GIVEN INSTRUCTION – Both the line containing "Recreate this object" and the line containing "WAIST_HEIGHT = 0.0171" belong in the answer, along with every line between them; print exactly those.

CAD and scene scripts –
-- START --

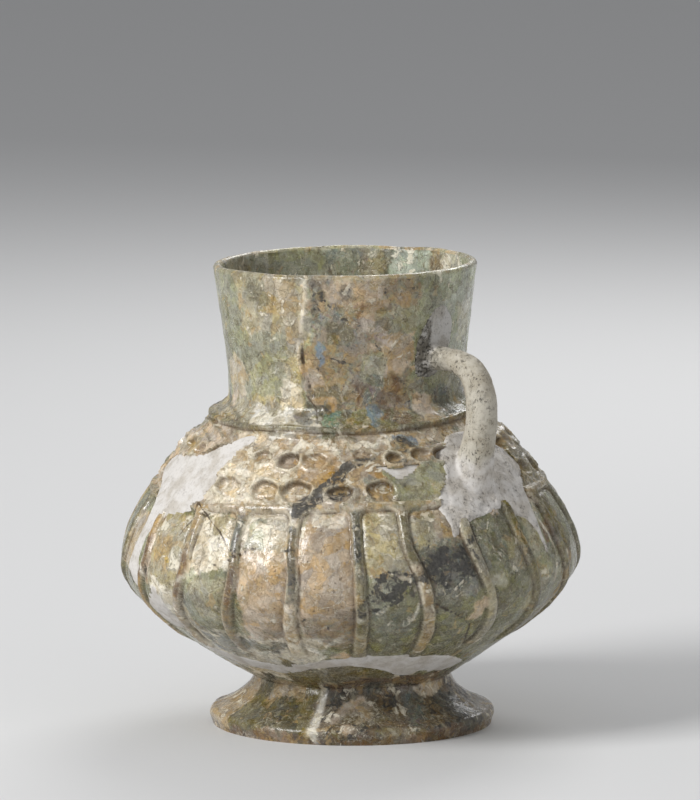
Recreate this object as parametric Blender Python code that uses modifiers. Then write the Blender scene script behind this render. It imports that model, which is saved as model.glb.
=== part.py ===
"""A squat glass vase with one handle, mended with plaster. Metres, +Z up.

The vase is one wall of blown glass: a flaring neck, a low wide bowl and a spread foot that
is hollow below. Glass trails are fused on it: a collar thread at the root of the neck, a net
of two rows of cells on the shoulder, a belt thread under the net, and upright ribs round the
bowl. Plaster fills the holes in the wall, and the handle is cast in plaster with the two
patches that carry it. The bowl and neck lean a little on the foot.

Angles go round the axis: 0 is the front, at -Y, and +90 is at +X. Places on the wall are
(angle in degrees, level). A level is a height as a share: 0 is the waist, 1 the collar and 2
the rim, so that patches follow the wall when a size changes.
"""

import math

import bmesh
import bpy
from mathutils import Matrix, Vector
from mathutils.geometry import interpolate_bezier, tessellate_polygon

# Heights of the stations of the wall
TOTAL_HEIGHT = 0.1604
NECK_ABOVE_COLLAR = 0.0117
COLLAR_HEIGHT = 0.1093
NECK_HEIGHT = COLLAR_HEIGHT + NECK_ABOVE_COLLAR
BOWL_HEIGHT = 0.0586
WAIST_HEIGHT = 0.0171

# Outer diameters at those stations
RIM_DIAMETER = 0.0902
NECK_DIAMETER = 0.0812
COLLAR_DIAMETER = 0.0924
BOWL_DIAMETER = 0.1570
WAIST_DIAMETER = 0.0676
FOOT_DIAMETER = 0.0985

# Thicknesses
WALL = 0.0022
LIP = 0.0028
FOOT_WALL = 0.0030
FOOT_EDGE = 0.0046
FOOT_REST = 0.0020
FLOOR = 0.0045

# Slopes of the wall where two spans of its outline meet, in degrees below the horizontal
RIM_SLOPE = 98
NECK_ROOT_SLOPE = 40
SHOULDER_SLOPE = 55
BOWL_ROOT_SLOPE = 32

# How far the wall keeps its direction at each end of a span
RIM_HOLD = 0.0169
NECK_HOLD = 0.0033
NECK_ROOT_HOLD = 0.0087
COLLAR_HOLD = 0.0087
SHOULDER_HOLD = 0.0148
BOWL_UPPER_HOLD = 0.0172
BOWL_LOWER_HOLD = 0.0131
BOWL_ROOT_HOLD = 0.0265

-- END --
-- START --

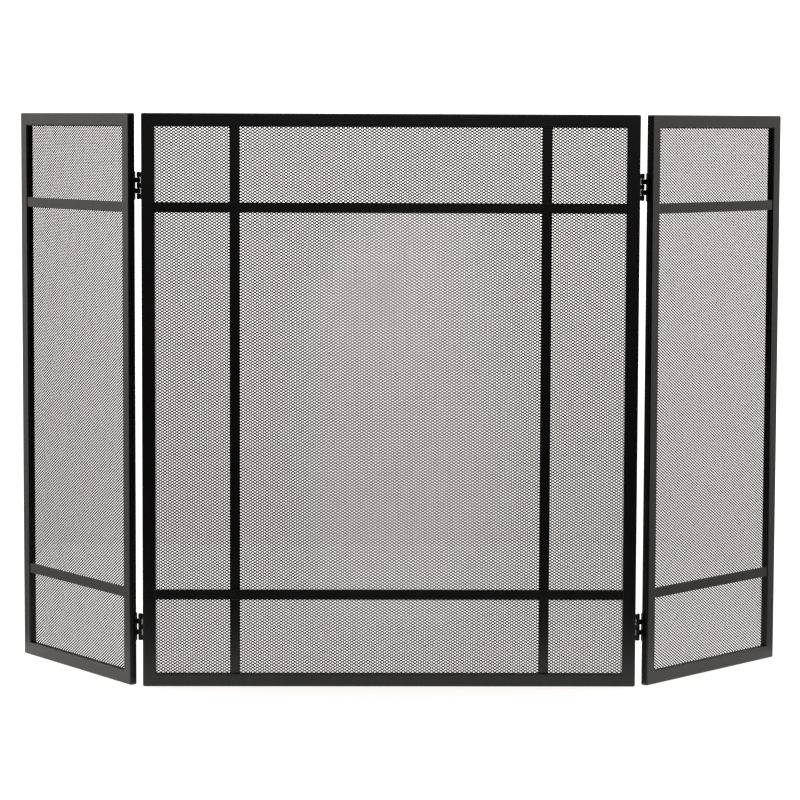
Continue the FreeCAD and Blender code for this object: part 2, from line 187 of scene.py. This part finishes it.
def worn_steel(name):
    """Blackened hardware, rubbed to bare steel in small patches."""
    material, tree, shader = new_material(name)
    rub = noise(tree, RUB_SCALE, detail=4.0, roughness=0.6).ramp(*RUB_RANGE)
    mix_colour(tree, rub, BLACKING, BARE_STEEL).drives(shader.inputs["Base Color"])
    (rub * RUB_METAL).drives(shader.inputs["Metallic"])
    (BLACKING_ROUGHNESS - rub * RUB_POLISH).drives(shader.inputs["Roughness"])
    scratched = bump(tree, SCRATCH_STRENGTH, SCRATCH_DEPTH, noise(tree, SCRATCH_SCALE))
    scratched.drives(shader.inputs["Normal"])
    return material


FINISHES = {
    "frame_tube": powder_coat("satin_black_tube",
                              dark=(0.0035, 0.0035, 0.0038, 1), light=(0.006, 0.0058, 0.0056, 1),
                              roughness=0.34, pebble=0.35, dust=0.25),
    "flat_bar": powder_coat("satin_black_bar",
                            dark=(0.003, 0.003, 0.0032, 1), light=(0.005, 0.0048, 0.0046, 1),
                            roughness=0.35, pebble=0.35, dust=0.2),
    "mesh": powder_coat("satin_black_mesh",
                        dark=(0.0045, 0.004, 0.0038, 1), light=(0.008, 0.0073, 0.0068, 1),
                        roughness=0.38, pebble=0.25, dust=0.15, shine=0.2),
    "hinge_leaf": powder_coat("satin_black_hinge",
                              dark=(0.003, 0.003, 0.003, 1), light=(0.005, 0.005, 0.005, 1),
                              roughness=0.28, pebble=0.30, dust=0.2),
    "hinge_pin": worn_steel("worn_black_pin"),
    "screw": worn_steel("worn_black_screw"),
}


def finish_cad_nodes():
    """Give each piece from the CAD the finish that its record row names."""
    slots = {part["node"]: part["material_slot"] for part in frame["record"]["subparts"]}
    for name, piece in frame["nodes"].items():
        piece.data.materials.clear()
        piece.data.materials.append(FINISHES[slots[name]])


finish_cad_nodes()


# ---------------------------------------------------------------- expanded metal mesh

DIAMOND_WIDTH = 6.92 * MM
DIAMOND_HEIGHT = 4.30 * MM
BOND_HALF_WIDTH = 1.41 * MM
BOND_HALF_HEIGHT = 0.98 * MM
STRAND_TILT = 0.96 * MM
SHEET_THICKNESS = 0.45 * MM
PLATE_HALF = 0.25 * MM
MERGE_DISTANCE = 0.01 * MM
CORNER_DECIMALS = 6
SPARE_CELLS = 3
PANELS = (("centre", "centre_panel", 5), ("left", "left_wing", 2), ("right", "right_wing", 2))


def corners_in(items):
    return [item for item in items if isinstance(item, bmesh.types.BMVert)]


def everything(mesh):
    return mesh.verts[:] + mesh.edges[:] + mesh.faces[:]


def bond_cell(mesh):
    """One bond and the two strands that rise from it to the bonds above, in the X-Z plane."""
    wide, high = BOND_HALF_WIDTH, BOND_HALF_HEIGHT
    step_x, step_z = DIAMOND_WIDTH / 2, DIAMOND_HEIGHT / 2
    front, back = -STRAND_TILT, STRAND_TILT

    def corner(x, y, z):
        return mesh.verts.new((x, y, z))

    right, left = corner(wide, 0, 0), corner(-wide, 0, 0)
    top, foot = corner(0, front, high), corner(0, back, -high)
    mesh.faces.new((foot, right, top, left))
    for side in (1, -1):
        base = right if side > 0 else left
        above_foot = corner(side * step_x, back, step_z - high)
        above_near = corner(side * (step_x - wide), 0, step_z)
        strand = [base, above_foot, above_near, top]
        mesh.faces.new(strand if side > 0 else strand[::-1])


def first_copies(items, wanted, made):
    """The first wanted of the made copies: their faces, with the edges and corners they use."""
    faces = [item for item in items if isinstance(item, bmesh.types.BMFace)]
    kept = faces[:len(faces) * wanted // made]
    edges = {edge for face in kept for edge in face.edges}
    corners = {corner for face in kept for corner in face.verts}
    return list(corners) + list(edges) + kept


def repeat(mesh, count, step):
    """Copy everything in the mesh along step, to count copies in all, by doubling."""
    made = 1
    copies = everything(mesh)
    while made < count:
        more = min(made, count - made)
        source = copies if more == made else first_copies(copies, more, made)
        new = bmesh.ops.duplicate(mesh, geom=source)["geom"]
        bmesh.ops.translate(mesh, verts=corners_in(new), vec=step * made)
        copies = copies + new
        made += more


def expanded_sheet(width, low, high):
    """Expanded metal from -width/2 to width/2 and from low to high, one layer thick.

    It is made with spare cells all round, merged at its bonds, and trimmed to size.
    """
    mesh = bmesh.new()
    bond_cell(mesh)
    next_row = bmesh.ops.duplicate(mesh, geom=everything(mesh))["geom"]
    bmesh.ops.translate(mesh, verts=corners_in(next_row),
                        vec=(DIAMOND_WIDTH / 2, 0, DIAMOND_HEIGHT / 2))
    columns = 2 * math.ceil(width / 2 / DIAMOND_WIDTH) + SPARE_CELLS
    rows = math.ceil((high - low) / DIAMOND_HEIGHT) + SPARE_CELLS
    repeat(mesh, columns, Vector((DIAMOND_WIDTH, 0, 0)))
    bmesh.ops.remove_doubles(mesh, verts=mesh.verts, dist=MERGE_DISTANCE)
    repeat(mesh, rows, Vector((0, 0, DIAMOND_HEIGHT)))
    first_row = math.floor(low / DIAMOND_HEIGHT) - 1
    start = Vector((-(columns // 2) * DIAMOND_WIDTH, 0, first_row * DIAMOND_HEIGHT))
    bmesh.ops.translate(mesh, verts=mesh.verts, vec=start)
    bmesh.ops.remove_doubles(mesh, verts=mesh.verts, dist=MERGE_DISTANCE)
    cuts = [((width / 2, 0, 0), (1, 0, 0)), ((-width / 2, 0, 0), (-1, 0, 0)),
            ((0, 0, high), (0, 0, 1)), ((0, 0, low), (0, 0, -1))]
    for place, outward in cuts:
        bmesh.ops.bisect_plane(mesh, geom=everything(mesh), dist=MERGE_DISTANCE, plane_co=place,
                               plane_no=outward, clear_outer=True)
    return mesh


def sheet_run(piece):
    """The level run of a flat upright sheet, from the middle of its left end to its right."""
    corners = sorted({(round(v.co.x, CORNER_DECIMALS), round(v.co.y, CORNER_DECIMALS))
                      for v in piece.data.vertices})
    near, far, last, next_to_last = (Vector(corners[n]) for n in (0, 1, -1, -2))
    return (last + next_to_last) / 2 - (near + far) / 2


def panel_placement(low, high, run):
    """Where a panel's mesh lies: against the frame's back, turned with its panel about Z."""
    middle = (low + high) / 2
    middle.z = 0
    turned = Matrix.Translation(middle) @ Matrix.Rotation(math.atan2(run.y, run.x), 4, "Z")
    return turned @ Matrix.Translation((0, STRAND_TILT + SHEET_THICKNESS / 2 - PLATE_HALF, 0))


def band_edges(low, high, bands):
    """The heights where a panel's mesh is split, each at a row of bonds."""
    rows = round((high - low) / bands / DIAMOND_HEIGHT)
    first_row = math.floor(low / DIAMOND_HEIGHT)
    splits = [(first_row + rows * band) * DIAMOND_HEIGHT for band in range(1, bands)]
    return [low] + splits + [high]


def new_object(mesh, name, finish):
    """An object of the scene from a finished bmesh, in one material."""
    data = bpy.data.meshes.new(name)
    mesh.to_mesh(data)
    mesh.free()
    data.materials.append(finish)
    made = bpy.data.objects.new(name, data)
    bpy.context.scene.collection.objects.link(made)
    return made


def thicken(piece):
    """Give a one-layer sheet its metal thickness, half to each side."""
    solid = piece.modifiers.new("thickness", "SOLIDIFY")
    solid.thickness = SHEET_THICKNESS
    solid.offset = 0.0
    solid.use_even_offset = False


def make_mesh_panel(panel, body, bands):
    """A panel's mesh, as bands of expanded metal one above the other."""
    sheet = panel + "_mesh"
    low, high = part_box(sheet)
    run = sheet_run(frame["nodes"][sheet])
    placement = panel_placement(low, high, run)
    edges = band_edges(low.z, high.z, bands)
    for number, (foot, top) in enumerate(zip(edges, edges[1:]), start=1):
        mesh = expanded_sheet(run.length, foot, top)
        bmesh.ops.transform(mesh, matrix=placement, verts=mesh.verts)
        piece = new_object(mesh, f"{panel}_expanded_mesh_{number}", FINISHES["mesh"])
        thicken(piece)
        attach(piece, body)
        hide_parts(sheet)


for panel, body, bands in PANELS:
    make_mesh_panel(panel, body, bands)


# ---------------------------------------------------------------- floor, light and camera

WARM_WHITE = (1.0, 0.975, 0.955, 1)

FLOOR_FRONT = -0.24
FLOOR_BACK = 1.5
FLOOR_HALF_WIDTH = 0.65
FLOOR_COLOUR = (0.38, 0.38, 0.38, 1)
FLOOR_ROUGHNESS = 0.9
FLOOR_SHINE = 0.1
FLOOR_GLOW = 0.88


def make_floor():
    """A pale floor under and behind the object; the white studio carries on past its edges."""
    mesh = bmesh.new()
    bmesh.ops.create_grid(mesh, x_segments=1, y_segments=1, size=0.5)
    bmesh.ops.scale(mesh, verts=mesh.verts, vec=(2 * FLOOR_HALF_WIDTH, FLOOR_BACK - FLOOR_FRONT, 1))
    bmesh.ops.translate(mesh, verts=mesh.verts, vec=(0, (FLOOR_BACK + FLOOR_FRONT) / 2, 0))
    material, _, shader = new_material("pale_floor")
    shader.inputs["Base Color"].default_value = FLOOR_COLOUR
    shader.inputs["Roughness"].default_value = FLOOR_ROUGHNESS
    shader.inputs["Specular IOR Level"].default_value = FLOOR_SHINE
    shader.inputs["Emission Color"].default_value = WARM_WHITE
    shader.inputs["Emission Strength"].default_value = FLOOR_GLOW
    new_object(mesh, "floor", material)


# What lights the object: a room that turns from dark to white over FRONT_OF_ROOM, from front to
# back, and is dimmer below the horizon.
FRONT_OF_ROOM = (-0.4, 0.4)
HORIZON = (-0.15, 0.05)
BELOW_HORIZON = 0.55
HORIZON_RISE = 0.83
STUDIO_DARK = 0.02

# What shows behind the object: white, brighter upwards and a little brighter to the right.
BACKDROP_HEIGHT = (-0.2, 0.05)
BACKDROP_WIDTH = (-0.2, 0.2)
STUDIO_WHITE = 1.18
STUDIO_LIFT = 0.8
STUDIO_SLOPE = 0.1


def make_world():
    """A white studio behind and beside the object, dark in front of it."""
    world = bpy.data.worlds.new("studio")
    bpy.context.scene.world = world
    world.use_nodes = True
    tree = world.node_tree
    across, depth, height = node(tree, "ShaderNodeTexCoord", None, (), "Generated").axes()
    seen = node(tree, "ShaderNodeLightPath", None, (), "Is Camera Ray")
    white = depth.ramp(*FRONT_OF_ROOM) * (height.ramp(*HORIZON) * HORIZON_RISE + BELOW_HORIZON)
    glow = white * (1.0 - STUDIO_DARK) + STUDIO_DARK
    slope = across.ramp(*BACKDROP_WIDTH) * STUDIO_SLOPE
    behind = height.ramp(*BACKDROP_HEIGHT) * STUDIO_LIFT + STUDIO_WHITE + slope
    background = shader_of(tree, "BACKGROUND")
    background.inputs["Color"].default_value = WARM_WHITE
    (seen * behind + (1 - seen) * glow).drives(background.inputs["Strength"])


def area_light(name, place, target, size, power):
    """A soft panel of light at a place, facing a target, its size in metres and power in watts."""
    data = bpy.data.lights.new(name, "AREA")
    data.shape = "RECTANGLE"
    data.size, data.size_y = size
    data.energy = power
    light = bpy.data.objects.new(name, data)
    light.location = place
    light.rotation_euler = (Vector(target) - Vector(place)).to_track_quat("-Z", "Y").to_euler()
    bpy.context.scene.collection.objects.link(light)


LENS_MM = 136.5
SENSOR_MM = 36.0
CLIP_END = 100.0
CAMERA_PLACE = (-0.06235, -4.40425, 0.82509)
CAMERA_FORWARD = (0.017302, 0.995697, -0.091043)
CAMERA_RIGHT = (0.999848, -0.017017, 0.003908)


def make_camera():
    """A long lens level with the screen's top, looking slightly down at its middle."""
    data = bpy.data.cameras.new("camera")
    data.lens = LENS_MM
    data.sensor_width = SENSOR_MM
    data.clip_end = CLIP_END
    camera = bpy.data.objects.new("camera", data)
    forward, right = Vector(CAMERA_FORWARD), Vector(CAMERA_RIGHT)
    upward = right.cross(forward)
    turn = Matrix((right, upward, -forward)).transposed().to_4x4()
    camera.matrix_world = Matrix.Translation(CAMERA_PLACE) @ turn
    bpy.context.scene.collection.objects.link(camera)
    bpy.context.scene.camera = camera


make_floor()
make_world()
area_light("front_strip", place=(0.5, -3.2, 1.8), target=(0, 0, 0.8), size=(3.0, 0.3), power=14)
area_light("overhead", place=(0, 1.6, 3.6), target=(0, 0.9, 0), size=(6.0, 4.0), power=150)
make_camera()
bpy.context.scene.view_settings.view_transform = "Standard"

-- END --
-- START --

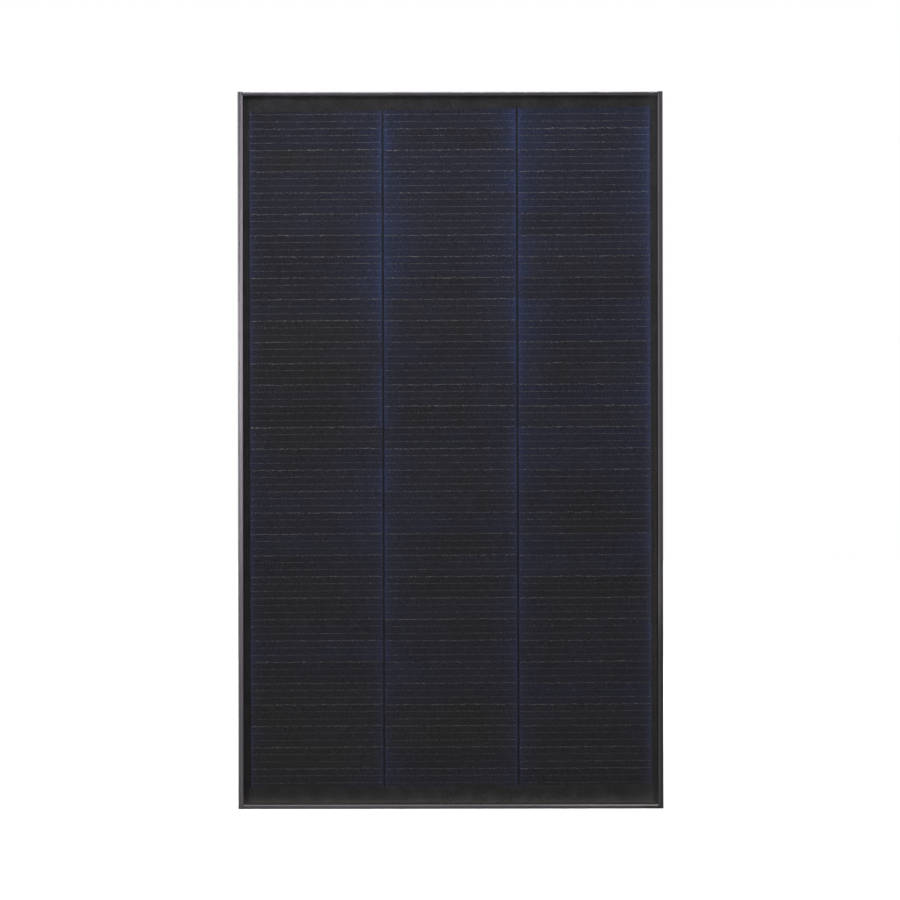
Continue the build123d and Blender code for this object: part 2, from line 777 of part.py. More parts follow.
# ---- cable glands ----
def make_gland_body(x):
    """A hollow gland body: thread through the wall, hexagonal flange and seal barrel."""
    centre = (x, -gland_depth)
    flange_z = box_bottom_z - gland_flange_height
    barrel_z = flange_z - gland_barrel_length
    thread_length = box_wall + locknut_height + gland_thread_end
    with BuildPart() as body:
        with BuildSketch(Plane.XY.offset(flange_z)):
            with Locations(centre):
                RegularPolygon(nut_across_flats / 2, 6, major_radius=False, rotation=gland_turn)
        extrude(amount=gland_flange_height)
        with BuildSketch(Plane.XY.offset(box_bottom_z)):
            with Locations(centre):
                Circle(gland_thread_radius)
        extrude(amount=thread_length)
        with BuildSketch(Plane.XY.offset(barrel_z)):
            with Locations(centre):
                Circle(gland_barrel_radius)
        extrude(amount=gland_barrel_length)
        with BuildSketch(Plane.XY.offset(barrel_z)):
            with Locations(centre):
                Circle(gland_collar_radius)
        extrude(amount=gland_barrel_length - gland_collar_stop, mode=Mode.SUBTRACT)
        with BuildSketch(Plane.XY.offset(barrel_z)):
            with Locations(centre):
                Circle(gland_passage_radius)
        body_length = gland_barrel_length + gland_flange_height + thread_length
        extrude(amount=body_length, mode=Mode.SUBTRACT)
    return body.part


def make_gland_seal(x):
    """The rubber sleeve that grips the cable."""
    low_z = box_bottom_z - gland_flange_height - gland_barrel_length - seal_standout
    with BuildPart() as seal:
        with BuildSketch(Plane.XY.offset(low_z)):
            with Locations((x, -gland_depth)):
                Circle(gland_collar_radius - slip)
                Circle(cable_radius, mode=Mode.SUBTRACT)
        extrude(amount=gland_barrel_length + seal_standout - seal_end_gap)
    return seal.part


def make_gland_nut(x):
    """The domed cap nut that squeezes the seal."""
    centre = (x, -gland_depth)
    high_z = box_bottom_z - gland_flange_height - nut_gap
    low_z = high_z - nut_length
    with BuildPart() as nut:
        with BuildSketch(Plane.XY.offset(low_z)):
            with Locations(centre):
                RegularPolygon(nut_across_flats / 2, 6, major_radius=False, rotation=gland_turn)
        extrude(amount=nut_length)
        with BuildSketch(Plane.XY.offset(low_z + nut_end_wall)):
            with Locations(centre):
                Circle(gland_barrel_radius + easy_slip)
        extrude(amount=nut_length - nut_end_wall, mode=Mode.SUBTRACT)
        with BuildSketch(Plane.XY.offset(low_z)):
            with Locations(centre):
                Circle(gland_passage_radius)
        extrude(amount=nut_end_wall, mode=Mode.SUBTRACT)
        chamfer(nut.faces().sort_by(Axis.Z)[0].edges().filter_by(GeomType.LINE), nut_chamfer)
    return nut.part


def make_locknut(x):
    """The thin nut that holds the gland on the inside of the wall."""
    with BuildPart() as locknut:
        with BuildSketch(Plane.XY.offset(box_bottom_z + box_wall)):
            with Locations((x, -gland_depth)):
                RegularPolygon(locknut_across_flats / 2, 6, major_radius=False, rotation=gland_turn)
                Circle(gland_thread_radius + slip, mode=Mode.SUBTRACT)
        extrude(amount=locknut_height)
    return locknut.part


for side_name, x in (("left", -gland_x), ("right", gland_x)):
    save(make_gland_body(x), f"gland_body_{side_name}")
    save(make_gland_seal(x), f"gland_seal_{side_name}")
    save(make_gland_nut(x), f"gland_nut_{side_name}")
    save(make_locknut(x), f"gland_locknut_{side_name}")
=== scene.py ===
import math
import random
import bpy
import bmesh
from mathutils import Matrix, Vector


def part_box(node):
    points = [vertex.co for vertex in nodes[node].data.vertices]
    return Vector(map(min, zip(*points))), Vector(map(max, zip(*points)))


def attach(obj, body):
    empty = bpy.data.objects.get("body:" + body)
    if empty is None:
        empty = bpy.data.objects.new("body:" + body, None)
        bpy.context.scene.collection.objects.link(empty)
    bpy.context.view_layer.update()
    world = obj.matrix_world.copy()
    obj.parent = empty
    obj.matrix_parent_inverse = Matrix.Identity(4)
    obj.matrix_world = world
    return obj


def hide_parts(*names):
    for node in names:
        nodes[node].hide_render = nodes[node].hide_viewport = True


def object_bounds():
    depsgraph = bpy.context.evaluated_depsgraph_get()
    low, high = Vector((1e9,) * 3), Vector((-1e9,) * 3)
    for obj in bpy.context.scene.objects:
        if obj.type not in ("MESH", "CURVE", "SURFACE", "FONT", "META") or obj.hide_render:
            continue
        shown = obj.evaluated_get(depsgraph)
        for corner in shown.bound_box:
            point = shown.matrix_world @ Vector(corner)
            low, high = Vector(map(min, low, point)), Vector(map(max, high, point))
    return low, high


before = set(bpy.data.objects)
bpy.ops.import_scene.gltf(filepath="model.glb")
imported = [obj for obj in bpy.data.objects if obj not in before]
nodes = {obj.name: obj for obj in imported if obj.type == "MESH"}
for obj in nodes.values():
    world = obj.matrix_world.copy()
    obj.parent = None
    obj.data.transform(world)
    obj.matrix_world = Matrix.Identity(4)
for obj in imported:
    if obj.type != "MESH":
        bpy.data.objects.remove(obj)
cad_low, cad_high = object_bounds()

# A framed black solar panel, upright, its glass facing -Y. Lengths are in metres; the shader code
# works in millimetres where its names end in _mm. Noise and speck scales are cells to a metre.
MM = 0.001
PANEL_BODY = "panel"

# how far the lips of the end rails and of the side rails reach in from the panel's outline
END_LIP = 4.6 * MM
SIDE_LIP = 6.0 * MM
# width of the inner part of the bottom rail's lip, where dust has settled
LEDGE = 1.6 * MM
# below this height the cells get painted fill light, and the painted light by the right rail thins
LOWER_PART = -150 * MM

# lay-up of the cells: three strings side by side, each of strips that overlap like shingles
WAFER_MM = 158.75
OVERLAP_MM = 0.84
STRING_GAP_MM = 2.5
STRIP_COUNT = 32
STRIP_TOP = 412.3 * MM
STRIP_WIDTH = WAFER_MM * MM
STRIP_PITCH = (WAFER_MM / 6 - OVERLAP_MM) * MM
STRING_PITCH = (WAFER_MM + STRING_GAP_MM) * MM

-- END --

ANSWER TO THE EXERCISE –
Recreate this object as parametric Blender Python code that uses modifiers. Then write the Blender scene script behind this render. It imports that model, which is saved as model.glb.
=== part.py ===
"""A squat glass vase with one handle, mended with plaster. Metres, +Z up.

The vase is one wall of blown glass: a flaring neck, a low wide bowl and a spread foot that
is hollow below. Glass trails are fused on it: a collar thread at the root of the neck, a net
of two rows of cells on the shoulder, a belt thread under the net, and upright ribs round the
bowl. Plaster fills the holes in the wall, and the handle is cast in plaster with the two
patches that carry it. The bowl and neck lean a little on the foot.

Angles go round the axis: 0 is the front, at -Y, and +90 is at +X. Places on the wall are
(angle in degrees, level). A level is a height as a share: 0 is the waist, 1 the collar and 2
the rim, so that patches follow the wall when a size changes.
"""

import math

import bmesh
import bpy
from mathutils import Matrix, Vector
from mathutils.geometry import interpolate_bezier, tessellate_polygon

# Heights of the stations of the wall
TOTAL_HEIGHT = 0.1604
NECK_ABOVE_COLLAR = 0.0117
COLLAR_HEIGHT = 0.1093
NECK_HEIGHT = COLLAR_HEIGHT + NECK_ABOVE_COLLAR
BOWL_HEIGHT = 0.0586
WAIST_HEIGHT = 0.0171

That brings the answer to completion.